I got my dream domain because I paid a premium for it to Google. I have to pay the premium every year, which I am fine with unless it increases too much, but I can imagine squatters said no to it because it’s hard to make a profit when you have shell out so much each year for the domain (whereas with .com it is just the starting price + nominal reg fees each year).
> How is a $4.18 price increase worthy of millions of HN readers’ attention on Christmas?
Because, personally, I was already bit in the ass by these price hikes from a gTLD. I started a personal website with a gTLD (.site) that I registered for about $1, and when it was close to expire suddenly the registrar demanded about $30 for it. I decided to jump ship to another gTLD and let the old one expire, to not support this kind of extorsion.
Since then I've been monitoring the state of the old domain name.
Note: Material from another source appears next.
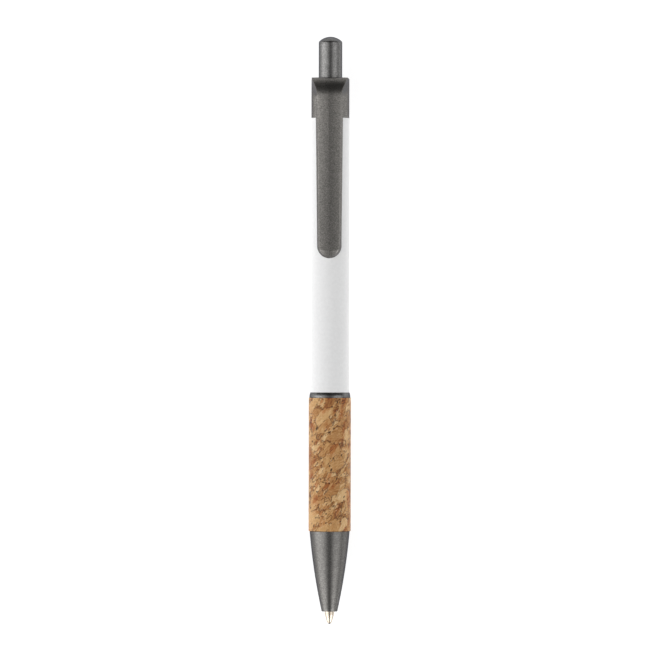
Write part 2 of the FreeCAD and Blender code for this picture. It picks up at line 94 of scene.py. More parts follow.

Oddly enough my old domain name was parked as a premium domain, being on the market for close to $22, while other domain names from the same gTLD are sold for about $1.55.
In my opinion these gTLDs have been managed through extortion tactics, and I welcome any chance of discussing the subject.
It was hell trying to find a reasonable domain for our new company (i.e. one that we would like to have in our email addresses forever). Only 5-10% of the domains we attempted were legitimately in use by some other business or individual. Everything else is a fucking godaddy parking page offering their domain realtor scam experience.